Rows from a 3D modeling dataset:

************

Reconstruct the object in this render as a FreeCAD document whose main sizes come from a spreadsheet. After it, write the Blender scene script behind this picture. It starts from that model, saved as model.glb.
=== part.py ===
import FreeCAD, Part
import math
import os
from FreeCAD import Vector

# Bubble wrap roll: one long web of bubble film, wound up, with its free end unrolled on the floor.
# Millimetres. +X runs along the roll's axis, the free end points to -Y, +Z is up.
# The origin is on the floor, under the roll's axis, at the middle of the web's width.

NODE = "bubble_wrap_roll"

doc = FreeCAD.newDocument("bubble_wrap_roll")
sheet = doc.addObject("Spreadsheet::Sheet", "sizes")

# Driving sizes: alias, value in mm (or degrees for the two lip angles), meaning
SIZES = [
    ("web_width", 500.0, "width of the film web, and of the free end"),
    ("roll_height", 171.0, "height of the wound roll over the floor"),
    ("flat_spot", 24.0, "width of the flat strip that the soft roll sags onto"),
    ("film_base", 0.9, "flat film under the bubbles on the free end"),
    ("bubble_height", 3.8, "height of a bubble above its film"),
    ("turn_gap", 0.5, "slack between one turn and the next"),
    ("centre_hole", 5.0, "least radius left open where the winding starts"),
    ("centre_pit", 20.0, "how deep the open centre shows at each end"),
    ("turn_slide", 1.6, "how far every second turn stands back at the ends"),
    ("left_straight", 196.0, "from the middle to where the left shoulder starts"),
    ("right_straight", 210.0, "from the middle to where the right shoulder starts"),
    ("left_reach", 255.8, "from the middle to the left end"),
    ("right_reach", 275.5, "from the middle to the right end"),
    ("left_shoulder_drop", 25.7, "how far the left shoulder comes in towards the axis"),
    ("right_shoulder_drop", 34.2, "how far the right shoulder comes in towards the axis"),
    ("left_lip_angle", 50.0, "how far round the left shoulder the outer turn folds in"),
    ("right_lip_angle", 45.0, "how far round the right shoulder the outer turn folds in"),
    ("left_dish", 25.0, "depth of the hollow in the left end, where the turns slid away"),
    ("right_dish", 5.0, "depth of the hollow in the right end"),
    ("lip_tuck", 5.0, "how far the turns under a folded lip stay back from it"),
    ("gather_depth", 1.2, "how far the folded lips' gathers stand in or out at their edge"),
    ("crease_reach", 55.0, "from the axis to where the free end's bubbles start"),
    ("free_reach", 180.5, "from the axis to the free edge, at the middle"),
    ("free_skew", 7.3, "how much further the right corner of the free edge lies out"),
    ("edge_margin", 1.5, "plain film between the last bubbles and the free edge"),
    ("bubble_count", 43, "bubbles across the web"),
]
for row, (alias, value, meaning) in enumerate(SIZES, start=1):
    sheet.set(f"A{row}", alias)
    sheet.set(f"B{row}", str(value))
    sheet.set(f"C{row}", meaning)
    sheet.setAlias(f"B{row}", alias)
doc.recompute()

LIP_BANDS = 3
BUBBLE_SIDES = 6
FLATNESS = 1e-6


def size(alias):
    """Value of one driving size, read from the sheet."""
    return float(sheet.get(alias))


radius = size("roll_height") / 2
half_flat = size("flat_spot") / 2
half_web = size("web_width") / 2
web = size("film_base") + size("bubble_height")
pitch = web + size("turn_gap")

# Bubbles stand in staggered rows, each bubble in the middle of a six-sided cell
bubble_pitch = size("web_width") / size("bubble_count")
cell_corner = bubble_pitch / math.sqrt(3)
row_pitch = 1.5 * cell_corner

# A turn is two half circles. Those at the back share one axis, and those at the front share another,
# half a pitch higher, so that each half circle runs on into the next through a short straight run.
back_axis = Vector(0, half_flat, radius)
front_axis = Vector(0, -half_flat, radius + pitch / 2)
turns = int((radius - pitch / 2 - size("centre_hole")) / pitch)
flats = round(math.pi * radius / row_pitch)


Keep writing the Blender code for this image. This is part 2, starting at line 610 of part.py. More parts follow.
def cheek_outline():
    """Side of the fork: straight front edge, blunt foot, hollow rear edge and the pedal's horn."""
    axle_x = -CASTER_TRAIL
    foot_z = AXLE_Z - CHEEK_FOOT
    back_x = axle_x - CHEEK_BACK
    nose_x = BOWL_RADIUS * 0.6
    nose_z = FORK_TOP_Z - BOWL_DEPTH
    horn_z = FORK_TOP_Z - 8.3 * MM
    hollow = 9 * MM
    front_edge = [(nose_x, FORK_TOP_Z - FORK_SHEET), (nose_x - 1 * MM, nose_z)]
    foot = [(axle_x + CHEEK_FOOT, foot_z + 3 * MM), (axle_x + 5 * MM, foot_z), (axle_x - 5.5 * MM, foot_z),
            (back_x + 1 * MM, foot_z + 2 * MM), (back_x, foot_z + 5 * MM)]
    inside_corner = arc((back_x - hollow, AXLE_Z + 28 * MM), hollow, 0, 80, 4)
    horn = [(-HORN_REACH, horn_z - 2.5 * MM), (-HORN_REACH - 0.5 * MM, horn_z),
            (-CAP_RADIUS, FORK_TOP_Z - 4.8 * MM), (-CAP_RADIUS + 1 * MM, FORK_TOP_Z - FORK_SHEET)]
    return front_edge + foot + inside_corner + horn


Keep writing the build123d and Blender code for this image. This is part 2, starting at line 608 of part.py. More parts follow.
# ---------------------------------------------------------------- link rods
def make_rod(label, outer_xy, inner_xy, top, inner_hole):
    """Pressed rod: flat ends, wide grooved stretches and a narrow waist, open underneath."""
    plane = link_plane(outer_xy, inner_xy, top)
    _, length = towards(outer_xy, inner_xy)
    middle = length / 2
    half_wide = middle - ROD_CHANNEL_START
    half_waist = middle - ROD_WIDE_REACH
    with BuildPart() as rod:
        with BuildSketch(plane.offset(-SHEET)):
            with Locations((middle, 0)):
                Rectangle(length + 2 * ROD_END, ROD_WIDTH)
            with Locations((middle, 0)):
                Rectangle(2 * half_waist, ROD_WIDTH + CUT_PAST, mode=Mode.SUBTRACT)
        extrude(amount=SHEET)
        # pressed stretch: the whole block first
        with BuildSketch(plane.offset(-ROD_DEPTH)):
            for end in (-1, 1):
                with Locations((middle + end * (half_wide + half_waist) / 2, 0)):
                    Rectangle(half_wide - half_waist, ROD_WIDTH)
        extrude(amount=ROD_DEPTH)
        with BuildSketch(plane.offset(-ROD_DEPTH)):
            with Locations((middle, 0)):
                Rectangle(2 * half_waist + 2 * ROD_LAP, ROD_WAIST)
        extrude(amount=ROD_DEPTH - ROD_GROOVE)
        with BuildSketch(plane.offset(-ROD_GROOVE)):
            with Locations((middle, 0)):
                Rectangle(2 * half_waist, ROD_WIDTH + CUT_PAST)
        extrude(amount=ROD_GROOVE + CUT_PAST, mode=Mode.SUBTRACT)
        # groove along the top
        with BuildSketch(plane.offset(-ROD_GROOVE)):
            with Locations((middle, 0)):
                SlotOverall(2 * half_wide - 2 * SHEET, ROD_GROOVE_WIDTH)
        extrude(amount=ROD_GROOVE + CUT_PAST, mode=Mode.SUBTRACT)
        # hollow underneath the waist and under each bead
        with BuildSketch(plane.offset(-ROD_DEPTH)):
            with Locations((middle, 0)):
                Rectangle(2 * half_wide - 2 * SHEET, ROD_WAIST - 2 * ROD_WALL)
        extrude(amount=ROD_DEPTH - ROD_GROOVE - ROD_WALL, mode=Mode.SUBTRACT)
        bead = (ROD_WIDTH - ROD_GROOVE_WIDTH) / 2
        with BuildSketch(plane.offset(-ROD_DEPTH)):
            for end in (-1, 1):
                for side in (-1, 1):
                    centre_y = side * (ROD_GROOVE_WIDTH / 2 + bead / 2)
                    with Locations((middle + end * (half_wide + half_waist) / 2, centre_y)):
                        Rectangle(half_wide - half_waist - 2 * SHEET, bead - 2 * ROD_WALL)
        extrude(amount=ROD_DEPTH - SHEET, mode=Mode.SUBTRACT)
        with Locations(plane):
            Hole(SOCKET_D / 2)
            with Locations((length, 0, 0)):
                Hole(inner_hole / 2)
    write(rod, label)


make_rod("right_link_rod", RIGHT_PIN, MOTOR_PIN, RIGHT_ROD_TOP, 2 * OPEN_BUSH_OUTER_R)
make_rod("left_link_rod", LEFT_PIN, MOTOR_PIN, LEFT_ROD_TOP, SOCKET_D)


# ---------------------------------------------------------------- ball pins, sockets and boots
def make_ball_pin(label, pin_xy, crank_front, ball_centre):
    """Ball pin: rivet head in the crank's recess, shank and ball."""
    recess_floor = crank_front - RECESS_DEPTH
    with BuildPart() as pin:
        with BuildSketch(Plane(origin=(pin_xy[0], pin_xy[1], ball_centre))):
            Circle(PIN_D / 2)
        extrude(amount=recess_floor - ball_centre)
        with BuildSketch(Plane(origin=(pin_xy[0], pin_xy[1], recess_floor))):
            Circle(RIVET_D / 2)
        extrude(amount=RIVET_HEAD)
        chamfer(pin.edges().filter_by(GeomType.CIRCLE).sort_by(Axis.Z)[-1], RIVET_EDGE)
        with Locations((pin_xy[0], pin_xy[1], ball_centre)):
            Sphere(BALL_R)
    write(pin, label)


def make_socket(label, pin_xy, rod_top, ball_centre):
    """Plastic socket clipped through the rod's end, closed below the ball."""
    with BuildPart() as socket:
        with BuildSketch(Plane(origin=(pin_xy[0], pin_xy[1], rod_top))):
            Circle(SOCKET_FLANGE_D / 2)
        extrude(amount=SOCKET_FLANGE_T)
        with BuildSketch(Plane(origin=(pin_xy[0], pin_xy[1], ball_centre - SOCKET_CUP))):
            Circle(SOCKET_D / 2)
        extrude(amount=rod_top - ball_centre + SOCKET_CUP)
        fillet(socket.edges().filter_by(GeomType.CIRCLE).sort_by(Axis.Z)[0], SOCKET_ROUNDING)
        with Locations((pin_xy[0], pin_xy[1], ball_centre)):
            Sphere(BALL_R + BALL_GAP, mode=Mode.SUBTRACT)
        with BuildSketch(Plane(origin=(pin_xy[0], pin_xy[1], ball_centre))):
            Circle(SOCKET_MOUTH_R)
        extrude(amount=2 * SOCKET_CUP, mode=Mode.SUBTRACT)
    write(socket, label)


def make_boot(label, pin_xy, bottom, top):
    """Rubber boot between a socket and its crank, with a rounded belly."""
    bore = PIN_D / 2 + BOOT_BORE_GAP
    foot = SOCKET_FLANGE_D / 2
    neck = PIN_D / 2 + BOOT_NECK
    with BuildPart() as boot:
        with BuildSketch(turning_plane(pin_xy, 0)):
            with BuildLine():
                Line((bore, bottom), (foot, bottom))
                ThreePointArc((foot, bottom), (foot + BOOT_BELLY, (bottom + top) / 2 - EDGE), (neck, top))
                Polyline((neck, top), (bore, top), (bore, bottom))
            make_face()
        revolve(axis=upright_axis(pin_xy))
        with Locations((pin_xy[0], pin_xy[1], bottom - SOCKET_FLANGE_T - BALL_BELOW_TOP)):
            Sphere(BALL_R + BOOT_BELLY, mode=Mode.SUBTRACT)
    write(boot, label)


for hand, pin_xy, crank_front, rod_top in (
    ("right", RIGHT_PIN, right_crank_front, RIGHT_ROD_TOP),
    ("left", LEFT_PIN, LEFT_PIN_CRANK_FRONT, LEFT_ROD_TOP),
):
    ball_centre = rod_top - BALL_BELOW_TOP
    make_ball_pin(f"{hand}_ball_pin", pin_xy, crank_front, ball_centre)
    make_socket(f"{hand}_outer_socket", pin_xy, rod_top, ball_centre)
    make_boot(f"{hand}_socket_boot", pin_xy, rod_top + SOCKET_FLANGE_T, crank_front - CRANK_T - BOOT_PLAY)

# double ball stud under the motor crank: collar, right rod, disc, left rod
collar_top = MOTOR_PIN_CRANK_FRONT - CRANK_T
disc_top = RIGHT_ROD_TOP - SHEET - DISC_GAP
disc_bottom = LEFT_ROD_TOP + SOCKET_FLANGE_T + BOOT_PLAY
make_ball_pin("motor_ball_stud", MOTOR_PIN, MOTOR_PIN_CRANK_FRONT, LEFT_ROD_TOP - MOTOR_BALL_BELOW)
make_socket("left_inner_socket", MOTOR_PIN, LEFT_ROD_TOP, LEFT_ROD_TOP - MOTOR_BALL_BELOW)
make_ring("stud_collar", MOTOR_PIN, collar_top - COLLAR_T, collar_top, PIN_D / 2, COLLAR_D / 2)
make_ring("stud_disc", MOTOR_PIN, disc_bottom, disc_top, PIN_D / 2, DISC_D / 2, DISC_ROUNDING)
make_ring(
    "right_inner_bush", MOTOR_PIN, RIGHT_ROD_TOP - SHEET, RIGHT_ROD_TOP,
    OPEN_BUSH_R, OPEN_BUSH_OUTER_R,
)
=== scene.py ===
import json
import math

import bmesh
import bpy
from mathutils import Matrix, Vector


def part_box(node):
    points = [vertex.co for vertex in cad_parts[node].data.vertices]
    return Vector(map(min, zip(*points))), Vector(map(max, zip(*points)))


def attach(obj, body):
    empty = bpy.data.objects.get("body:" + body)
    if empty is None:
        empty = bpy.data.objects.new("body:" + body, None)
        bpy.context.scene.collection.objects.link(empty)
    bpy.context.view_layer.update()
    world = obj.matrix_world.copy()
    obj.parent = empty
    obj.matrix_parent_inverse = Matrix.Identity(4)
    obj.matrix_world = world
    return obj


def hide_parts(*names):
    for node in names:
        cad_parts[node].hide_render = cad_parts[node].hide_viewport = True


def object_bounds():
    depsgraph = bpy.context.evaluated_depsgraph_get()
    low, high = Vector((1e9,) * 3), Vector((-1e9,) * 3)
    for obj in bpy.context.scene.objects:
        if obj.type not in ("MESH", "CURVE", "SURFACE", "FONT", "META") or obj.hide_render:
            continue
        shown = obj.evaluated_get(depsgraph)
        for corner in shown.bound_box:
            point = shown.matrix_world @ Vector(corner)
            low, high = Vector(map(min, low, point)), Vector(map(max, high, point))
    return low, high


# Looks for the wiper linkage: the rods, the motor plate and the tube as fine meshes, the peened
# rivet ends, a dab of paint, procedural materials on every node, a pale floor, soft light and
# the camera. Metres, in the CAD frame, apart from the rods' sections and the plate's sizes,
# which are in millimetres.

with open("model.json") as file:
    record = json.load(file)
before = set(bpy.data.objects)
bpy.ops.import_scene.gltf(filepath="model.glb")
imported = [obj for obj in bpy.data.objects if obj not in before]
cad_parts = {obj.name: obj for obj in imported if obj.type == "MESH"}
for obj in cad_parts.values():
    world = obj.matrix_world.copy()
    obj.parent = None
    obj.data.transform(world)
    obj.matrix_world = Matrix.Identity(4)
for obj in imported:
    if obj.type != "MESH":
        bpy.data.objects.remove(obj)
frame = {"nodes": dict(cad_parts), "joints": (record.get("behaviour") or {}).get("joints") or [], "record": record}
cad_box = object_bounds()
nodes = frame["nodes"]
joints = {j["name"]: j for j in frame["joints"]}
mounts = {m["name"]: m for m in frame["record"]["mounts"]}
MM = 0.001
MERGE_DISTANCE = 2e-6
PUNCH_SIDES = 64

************

[What this task involves]
From the records above, how many lines include the word "points"? Only the number is wanted.

[Problem solution]
3